From the entries below, pull out each line where "metres" appears.

━━━━━ Materials provided ━━━━━

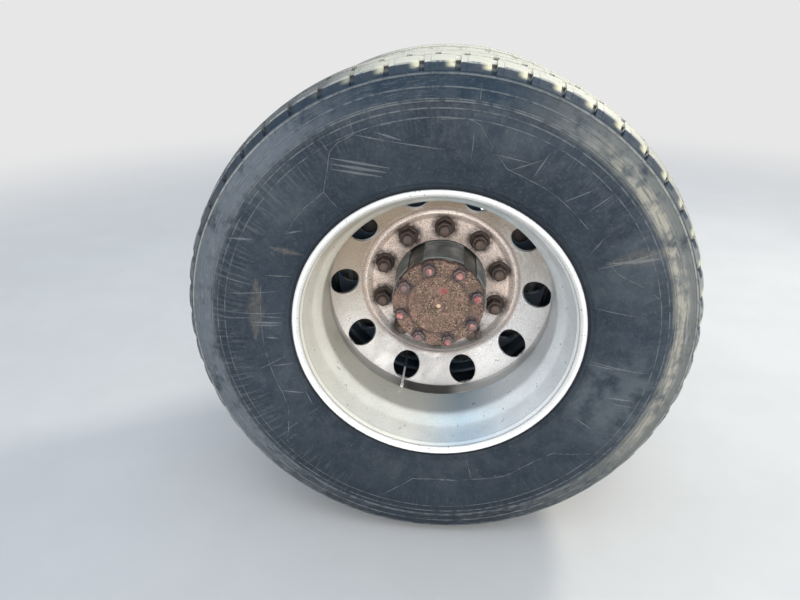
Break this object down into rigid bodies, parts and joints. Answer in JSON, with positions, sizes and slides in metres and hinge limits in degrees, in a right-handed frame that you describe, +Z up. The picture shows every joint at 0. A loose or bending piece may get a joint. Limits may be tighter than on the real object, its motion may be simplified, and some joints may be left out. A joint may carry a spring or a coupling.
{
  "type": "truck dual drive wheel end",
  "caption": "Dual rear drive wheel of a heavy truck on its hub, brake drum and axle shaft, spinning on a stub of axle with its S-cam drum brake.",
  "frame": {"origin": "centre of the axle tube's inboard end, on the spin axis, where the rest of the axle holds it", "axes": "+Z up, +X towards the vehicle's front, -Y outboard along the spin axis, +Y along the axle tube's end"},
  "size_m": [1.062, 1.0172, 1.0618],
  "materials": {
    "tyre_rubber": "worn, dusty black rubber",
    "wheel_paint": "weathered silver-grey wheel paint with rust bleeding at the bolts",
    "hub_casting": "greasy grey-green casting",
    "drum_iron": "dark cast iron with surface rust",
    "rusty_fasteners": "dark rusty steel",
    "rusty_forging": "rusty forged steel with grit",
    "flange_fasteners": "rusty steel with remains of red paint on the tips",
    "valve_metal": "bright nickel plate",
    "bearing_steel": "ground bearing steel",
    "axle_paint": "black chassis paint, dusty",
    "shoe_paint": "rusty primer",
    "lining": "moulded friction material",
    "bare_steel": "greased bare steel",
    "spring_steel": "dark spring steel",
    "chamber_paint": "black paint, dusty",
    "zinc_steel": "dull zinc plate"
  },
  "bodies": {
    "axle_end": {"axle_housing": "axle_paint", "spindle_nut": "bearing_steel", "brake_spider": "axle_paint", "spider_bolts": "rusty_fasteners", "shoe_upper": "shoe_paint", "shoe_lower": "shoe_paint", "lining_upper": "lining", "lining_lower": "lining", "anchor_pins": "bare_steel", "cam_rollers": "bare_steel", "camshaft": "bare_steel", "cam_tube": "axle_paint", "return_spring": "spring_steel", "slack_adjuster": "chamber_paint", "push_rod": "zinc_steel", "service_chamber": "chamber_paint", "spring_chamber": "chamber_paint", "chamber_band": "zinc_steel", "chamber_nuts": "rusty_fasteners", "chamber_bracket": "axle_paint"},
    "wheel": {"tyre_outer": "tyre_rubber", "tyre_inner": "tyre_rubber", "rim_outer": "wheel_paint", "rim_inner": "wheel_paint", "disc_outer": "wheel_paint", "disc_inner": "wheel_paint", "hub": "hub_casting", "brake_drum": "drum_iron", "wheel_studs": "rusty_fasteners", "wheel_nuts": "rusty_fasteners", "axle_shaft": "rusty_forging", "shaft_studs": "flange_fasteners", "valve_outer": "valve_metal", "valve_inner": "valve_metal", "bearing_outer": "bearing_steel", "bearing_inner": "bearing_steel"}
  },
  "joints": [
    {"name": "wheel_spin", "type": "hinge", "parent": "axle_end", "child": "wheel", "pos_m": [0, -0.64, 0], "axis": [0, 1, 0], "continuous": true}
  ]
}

━━━━━
━━━━━ Materials provided ━━━━━

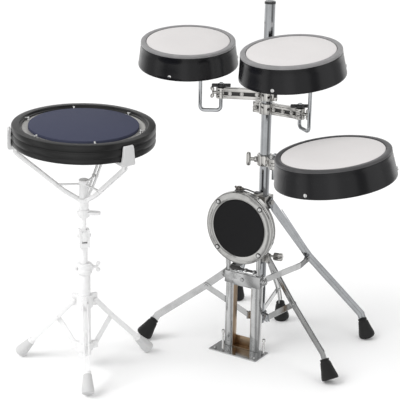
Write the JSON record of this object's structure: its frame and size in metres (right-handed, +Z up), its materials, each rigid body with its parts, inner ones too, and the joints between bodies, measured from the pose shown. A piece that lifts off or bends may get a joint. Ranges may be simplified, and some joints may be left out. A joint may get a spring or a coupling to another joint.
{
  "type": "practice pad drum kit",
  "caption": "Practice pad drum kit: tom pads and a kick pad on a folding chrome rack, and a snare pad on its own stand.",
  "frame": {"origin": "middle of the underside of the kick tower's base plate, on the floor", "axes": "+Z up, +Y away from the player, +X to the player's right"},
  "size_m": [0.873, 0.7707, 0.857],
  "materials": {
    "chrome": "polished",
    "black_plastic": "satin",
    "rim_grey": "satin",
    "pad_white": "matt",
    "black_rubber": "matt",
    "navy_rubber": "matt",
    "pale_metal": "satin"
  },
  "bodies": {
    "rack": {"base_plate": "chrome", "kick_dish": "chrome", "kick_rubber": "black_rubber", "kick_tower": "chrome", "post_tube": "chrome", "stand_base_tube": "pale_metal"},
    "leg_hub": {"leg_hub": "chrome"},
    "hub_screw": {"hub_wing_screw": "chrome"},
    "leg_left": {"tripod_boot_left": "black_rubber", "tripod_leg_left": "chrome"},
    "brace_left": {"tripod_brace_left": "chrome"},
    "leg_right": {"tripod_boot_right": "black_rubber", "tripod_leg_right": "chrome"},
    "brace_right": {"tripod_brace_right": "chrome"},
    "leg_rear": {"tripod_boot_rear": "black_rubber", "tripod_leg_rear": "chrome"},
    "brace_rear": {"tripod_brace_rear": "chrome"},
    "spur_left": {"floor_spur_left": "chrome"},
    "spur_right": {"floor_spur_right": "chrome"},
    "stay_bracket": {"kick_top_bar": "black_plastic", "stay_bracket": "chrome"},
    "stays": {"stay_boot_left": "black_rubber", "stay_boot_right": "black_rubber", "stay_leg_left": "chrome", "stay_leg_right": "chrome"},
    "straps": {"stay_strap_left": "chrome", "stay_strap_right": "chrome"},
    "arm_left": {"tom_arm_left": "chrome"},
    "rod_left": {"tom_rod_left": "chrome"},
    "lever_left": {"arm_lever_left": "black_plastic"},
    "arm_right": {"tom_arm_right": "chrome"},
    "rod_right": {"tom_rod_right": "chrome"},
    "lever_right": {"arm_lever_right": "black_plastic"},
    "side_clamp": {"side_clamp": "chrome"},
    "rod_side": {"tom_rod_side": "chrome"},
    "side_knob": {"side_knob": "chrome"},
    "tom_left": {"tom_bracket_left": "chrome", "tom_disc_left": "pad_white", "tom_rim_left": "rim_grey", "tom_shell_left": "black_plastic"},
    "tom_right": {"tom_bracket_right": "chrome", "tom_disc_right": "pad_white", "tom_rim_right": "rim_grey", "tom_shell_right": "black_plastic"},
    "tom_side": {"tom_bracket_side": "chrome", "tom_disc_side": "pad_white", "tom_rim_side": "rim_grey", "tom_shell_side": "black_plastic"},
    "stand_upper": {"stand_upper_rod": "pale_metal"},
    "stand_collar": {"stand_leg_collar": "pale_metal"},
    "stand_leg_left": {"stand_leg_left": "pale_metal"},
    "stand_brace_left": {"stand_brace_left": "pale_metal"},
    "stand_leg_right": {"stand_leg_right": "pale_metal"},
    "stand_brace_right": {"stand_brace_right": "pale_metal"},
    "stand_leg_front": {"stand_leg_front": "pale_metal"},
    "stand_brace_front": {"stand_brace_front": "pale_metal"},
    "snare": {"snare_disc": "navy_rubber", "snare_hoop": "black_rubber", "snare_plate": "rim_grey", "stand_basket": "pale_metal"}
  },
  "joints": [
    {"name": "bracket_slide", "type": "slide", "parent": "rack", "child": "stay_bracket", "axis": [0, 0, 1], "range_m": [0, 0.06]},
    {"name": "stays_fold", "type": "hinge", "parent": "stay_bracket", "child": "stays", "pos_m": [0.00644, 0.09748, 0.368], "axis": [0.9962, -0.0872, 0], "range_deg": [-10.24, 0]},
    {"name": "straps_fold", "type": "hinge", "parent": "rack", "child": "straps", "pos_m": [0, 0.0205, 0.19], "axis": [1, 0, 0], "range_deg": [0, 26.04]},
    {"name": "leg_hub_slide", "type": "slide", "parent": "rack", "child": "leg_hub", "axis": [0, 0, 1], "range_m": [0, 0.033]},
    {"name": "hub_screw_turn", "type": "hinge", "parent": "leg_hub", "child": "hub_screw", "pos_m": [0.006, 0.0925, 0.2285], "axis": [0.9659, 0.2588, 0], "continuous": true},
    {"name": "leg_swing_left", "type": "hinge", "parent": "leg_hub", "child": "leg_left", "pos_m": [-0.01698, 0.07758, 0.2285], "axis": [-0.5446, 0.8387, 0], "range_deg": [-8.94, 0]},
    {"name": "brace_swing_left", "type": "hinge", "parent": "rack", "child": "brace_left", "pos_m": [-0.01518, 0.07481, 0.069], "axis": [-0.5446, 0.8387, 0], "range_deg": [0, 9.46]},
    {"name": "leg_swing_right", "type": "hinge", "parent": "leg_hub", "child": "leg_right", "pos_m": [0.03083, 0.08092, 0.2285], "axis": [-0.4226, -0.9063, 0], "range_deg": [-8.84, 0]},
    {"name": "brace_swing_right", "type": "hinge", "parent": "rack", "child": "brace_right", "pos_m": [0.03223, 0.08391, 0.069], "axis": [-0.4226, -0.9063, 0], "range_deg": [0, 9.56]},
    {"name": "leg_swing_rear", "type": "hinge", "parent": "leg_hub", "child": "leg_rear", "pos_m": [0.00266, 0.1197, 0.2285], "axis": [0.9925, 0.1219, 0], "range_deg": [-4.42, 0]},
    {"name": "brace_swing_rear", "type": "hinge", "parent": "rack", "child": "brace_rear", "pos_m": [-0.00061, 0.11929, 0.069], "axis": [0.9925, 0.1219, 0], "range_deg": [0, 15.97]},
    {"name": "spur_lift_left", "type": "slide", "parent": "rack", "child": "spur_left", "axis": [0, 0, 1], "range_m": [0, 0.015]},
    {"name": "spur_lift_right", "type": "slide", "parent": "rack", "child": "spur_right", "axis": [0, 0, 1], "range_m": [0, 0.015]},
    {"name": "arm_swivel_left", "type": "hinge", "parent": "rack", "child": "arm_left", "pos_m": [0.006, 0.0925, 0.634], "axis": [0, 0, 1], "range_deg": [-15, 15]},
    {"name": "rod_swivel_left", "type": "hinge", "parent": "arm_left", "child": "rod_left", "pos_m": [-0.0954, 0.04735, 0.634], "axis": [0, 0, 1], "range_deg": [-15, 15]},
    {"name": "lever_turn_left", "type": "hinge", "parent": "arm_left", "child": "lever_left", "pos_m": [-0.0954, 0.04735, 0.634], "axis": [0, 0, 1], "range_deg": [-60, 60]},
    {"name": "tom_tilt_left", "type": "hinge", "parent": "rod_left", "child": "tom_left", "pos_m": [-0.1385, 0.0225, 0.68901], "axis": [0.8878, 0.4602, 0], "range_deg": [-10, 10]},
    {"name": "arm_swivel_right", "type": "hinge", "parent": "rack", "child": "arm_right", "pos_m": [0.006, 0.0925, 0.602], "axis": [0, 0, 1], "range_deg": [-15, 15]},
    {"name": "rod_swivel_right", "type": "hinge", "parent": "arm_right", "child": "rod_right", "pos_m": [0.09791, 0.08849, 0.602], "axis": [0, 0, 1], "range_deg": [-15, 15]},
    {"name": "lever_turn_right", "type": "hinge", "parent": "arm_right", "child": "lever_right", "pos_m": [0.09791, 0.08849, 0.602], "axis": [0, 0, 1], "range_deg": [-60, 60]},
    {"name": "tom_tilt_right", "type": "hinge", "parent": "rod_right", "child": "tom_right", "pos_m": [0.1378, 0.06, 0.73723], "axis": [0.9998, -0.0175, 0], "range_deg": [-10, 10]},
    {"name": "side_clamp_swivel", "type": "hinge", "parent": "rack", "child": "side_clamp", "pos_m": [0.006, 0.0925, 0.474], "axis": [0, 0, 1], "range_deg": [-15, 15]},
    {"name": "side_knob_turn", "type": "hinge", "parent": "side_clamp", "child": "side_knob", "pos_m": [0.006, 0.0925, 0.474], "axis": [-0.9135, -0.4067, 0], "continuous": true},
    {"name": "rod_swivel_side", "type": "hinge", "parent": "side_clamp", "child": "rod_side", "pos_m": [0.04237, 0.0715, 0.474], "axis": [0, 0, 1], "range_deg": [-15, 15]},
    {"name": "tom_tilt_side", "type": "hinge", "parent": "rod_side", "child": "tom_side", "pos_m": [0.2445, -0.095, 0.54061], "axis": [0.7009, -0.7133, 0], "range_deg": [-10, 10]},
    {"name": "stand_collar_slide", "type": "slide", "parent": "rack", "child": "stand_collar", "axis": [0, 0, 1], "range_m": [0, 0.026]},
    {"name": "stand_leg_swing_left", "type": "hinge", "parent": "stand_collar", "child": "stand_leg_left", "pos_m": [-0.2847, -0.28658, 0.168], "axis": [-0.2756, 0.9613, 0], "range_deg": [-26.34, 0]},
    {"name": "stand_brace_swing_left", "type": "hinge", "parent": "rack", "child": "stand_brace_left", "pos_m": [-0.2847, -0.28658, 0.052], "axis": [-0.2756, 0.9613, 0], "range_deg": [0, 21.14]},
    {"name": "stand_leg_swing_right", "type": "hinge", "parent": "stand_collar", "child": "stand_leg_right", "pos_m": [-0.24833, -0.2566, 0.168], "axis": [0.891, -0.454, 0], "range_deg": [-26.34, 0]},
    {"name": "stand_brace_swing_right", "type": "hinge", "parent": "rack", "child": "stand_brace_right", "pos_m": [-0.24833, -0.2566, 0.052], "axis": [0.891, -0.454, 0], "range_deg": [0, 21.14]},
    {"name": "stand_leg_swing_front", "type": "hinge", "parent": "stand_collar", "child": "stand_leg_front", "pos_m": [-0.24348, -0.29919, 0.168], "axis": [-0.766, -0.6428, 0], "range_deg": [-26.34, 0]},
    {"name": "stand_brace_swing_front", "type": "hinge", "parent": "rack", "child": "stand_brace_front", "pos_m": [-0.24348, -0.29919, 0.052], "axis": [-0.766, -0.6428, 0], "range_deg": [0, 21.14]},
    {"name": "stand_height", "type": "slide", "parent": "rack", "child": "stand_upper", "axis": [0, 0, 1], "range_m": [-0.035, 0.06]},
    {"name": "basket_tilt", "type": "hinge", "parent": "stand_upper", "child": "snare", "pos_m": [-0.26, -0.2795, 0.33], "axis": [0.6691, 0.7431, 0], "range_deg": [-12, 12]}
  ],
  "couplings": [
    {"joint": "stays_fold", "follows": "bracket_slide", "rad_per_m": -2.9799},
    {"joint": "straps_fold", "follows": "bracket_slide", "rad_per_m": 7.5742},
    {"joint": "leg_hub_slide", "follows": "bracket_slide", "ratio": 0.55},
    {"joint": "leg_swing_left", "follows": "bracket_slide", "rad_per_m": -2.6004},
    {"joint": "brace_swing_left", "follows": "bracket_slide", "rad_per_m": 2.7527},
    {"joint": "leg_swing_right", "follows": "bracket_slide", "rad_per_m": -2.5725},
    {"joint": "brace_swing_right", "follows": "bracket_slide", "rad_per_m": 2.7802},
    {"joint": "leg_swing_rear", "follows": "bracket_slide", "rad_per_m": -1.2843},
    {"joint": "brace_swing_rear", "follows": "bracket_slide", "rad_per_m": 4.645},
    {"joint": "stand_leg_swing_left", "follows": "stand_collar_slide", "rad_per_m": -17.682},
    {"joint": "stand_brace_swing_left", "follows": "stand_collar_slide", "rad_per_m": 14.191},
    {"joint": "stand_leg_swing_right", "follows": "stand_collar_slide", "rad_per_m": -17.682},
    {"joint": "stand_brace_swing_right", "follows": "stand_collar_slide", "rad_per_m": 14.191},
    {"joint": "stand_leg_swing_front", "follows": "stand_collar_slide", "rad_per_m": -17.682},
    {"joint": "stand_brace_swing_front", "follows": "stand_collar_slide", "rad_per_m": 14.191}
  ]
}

━━━━━
━━━━━ Materials provided ━━━━━

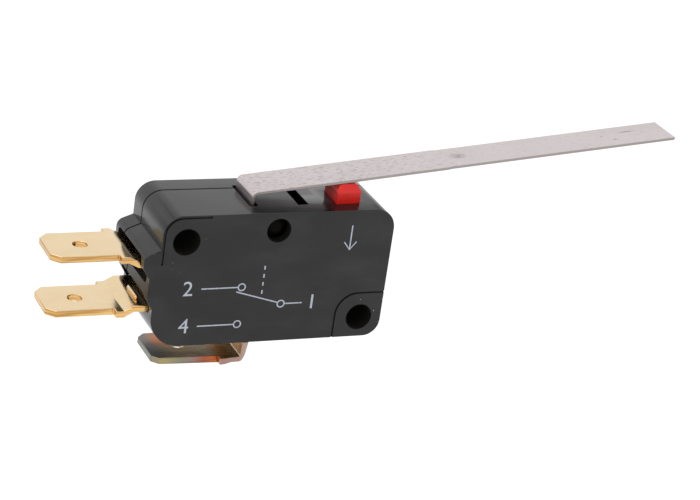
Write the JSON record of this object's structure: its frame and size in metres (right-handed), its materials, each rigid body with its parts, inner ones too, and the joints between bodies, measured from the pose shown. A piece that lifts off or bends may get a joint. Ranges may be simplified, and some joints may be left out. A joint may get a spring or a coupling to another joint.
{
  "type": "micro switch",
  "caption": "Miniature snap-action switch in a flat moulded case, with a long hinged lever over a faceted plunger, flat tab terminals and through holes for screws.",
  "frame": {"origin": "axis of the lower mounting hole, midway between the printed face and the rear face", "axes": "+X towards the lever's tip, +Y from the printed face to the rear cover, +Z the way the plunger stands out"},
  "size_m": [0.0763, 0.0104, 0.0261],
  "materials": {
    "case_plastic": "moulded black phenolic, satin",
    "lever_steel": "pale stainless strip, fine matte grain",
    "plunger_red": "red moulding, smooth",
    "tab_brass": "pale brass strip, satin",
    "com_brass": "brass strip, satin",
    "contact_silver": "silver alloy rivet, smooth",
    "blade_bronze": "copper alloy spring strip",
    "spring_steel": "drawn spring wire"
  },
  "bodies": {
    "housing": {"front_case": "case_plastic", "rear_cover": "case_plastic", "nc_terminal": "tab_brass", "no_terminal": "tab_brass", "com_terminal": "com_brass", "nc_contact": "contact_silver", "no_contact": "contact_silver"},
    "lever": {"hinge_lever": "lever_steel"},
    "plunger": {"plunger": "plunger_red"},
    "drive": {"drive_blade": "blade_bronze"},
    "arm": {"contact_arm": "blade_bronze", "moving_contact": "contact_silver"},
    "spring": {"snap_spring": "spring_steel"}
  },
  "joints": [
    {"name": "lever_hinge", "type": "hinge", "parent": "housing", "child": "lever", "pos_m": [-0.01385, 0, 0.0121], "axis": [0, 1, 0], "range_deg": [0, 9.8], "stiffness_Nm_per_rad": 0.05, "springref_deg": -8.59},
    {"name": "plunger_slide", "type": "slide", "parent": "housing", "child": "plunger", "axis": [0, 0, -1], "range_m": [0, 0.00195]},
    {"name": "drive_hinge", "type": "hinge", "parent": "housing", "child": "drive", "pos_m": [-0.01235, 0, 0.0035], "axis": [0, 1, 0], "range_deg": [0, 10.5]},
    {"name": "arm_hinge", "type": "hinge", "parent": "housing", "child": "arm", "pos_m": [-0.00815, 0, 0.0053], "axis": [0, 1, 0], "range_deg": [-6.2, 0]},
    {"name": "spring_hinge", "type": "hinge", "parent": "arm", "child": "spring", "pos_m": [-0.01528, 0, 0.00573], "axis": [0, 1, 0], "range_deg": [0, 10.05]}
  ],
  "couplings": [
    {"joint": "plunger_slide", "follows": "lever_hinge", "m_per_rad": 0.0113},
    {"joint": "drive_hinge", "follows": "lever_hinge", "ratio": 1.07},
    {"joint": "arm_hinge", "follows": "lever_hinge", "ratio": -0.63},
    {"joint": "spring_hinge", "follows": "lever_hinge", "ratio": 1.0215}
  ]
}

━━━━━

### [Finished answer]
Break this object down into rigid bodies, parts and joints. Answer in JSON, with positions, sizes and slides in metres and hinge limits in degrees, in a right-handed frame that you describe, +Z up. The picture shows every joint at 0. A loose or bending piece may get a joint. Limits may be tighter than on the real object, its motion may be simplified, and some joints may be left out. A joint may carry a spring or a coupling.
Write the JSON record of this object's structure: its frame and size in metres (right-handed, +Z up), its materials, each rigid body with its parts, inner ones too, and the joints between bodies, measured from the pose shown. A piece that lifts off or bends may get a joint. Ranges may be simplified, and some joints may be left out. A joint may get a spring or a coupling to another joint.
Write the JSON record of this object's structure: its frame and size in metres (right-handed), its materials, each rigid body with its parts, inner ones too, and the joints between bodies, measured from the pose shown. A piece that lifts off or bends may get a joint. Ranges may be simplified, and some joints may be left out. A joint may get a spring or a coupling to another joint.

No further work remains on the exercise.